- **DATASET EXTRACT**:
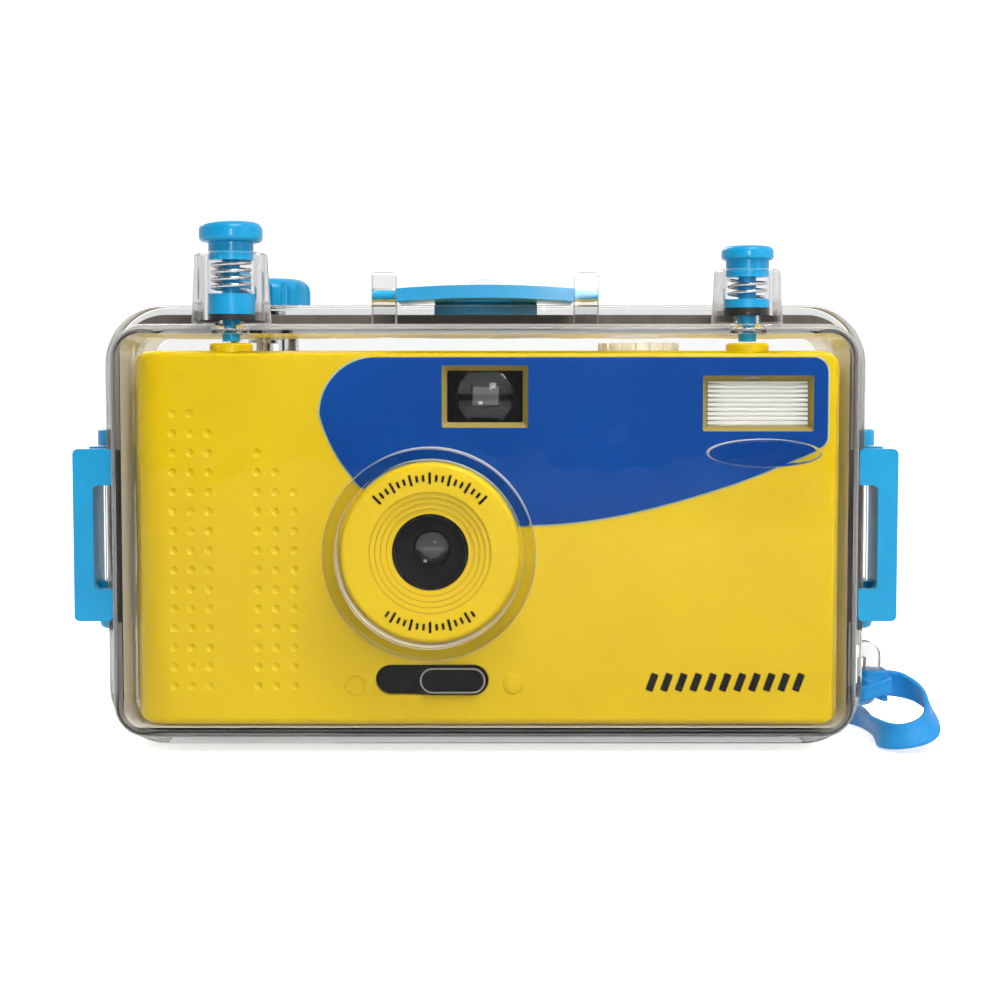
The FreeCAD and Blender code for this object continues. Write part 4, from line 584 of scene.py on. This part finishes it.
def merged_copy(node, name):
    """A CAD node's mesh is loose triangles, so a copy is merged before it is cut."""
    mesh = bmesh.new()
    mesh.from_mesh(nodes[node].data)
    bmesh.ops.remove_doubles(mesh, verts=mesh.verts, dist=1e-6)
    data = bpy.data.meshes.new(name)
    mesh.to_mesh(data)
    mesh.free()
    return data


print("made the helpers Tree, grow, point_mesh and merged_copy")

# %% Cut the dimples
dimple_tree = Tree("grip_dimples", ball=dimple_radius * mm)
holder = new_object("dimple_points", point_mesh("dimple_points", dimple_places))
dots = dimple_tree.add("GeometryNodeObjectInfo", Object=holder)["Geometry"]
ball = dimple_tree.add("GeometryNodeMeshUVSphere", Segments=16, Rings=10, Radius=dimple_tree.number("ball"))
balls = dimple_tree.add("GeometryNodeInstanceOnPoints", Points=dots, Instance=ball["Mesh"])
real_balls = dimple_tree.add("GeometryNodeRealizeInstances", Geometry=balls[0])
cut = dimple_tree.group.nodes.new("GeometryNodeMeshBoolean")
cut.operation = "DIFFERENCE"
cut.solver = "EXACT"
dimple_tree.group.links.new(dimple_tree.given.outputs["Geometry"], cut.inputs["Mesh 1"])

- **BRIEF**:
Each line of the material should be duplicated exactly, please.

- **RESULT**:
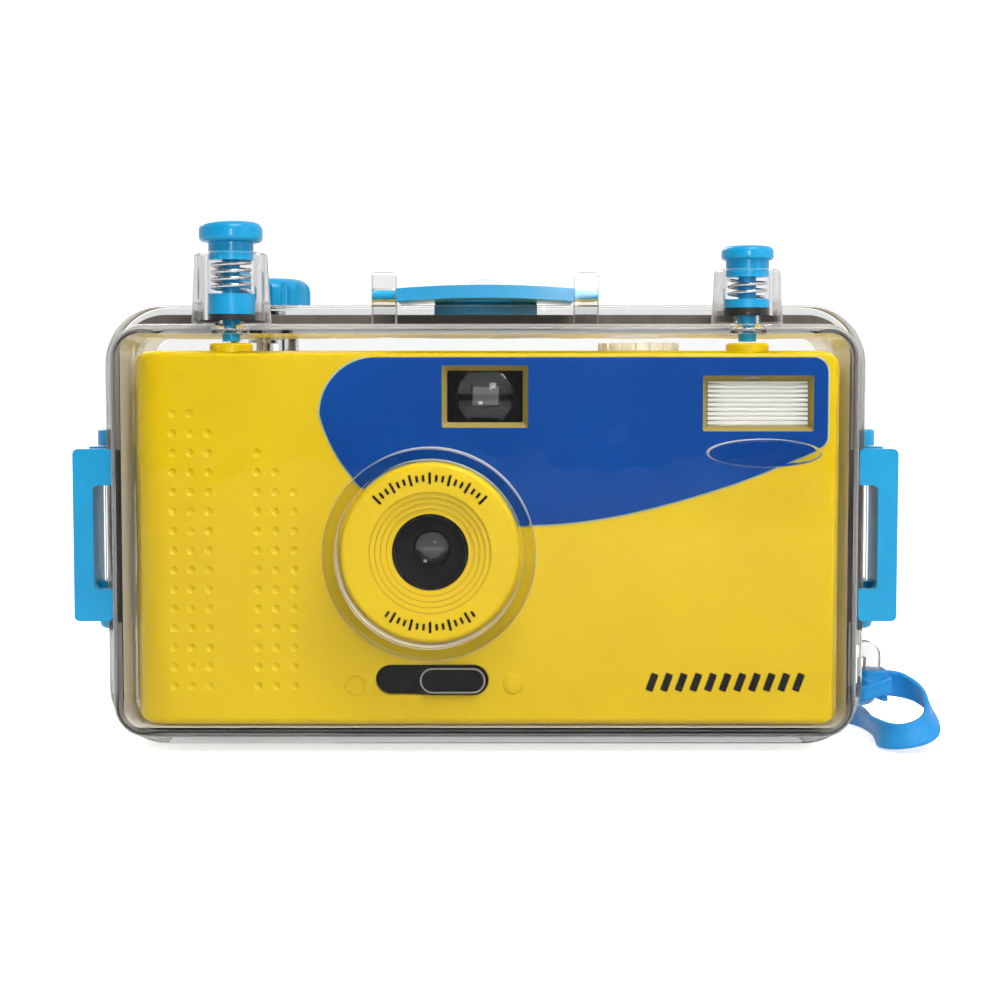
The FreeCAD and Blender code for this object continues. Write part 4, from line 584 of scene.py on. This part finishes it.
def merged_copy(node, name):
    """A CAD node's mesh is loose triangles, so a copy is merged before it is cut."""
    mesh = bmesh.new()
    mesh.from_mesh(nodes[node].data)
    bmesh.ops.remove_doubles(mesh, verts=mesh.verts, dist=1e-6)
    data = bpy.data.meshes.new(name)
    mesh.to_mesh(data)
    mesh.free()
    return data


print("made the helpers Tree, grow, point_mesh and merged_copy")

# %% Cut the dimples
dimple_tree = Tree("grip_dimples", ball=dimple_radius * mm)
holder = new_object("dimple_points", point_mesh("dimple_points", dimple_places))
dots = dimple_tree.add("GeometryNodeObjectInfo", Object=holder)["Geometry"]
ball = dimple_tree.add("GeometryNodeMeshUVSphere", Segments=16, Rings=10, Radius=dimple_tree.number("ball"))
balls = dimple_tree.add("GeometryNodeInstanceOnPoints", Points=dots, Instance=ball["Mesh"])
real_balls = dimple_tree.add("GeometryNodeRealizeInstances", Geometry=balls[0])
cut = dimple_tree.group.nodes.new("GeometryNodeMeshBoolean")
cut.operation = "DIFFERENCE"
cut.solver = "EXACT"
dimple_tree.group.links.new(dimple_tree.given.outputs["Geometry"], cut.inputs["Mesh 1"])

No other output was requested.